Landes concedes that the concerns of citizens in Albemarle are “a little bit different” from his more conservative constituents in the valley, where the issue of redistricting doesn’t usually come up, but he sees a commonality: “I think people are concerned about government working.”

Rustburg’s Delegate Fariss did not directly address redistricting reform in an e-mail exchange, but said, “I believe it is to my advantage to serve a predominately rural area which I can more relate to and address their issues rather than a more urban or mixed district.”

Delegate and House Minority Leader David Toscano, a Democrat who represents Charlottesville and the Albemarle urban ring, supports redistricting reform, but is not optimistic about its chances for success. “It goes nowhere in the House because House Republicans don’t want to give up the ability to pick their constituents,” he said. The only scenario he foresees for change would be if Democrats moved closer to a majority in the House, which could motivate Republicans toward reform because “they’d worry about what the Democrats would do if they’re in power,” he said.

Deeds perennially proposes a Constitutional amendment establishing a nonpartisan redistricting commission, but he won’t get far this year: Changes to the state constitution have to pass in both houses twice with an election in between, and there won’t be another legislative election until 2015.
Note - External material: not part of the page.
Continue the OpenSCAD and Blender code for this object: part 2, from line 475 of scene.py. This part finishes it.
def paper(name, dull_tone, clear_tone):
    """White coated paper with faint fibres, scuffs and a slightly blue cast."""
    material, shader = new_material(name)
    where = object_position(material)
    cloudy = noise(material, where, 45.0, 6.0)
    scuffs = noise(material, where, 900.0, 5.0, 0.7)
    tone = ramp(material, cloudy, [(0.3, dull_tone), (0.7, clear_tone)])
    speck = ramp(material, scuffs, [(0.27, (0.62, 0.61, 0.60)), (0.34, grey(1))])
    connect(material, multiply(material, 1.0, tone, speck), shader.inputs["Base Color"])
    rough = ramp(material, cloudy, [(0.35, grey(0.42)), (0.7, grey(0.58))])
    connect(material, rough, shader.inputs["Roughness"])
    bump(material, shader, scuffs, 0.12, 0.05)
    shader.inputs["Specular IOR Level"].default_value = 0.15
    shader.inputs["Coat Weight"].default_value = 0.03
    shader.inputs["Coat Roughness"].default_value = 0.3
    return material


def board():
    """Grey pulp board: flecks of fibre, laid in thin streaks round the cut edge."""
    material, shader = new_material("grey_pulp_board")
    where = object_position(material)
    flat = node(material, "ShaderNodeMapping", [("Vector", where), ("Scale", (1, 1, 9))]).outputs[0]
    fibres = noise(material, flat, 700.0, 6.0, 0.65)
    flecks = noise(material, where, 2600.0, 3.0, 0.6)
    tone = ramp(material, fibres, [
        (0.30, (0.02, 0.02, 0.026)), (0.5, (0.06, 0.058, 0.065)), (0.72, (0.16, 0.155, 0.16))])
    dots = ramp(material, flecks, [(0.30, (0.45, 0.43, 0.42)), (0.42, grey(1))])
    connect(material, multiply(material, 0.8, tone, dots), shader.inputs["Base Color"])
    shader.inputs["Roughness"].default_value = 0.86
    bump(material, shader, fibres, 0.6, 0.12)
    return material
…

State Senator Bryce Reeves, who lives in Fredericksburg, is the only Republican representing Albemarle who voiced support of redistricting reform. “I am a victim of gerrymandering,” said Reeves. “I’m barely in my district by five houses.” Reeves, too, is dubious about the chances of success. “I would love to see that changed, but as long as politics are involved, I don’t know how that will happen.”

Gibson cited a survey showing that 70 percent of Virginians favor redistricting reform. “That has not impressed the delegates who draw the lines,” he said. “They see it as a legislative matter. They want to maintain their power.”

Sorensen Institute co-founder Leigh Middeditch is organizing the group seeking a fairer solution to redistricting called One Virginia 2021. Middleditch has long been an advocate for reform, and in 2011, before the last efforts to use population rather than politics crashed and burned in the House of Delegates, he put the odds of success at “about one in 100.”

How does he handicap the odds for reform before it’s time for the lines to be redrawn again in 2021? “I would not be involved in this,” he said, “if the odds were only one in 100.”